KPK menduga ada pihak yang berupaya merintangi atau menghalangi proses penyidikan Paulus Tannos.
Diduga salah satu indikasinya terkait perubahan identitas dan kewarganegaraan Paulus Tannos.
"Kalau dari sisi apakah itu menghalangi proses penyidikan, kan nyatanya tim penyidik tidak bisa membawa yang bersangkutan sekalipun sudah di tangan," kata Juru Bicara KPK Ali Fikri dalam keterangannya, Kamis (10/8/2023).
Komisi antikorupsi heran Paulus Tannos bisa berganti identitas.
Itu menimbulkan kecurigaan ada pihak yang membantu dalam perubahan identitas dan kewarganegaraan tersebut.
Kecurigaan ini makin besar karena pergantian identitas harusnya tak bisa dilakukan saat Tannos di luar negeri.
Terlebih ada dokumen yang harus diurus dan perlu putusan pengadilan terkait pergantian nama.
"Ada proses-proses hukum yang perlu, ya," kata Ali.
KPK memastikan akan mendalami proses perubahan itu.
"Ini yang terus kami dalami dan analisis ya, apakah perubahan namanya dilakukan ketika dia berada di dalam negeri misalnya, ataukah ada pihak-pihak yang sengaja kemudian membantu mengubah namanya," ujar Ali.
KPK menegaskan akan mempertimbangkan langkah hukum bagi pihak yang membantu Paulus selama pelarian termasuk untuk mengubah identitas.

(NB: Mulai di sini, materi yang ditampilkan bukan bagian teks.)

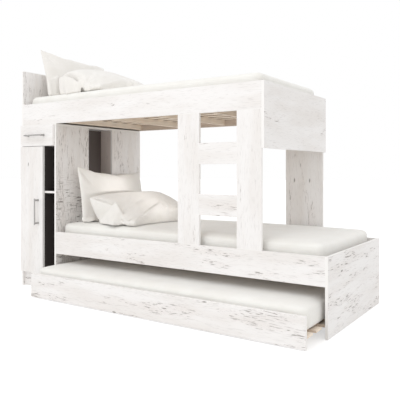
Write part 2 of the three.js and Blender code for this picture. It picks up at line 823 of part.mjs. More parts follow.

Sebab, mereka dianggap menggagalkan penangkapan buronan karena perbuatannya.
Sebenarnya, kata Ali, tim KPK sudah menemukan Paulus di negara tetangga Indonesia.
Saat tim itu melakukan pencocokan ciri-ciri hingga wajah orang yang ditemukan sudah sesuai dengan buronan yang dikejarnya.
Namun, Tanos saat itu tak bisa ditangkap karena identitasnya berbeda.
KPK mengungkap Paulus Tannos sudah tak lagi memegang paspor Indonesia.
Paulus Tannos kini berpaspor salah satu negara di Afrika Selatan dan memiliki nama yang berbeda.
Lantaran sudah berganti kewarganegaraan dan nama, KPK gigit jari tak dapat memboyong pulang Paulus ke Tanah Air.
"Karena memang namanya berbeda, kewarganegaraannya berbeda, tentu otoritas negara yang kami datangi dan ketika melakukan penangkapan itu tidak membolehkan untuk membawanya," kata Ali.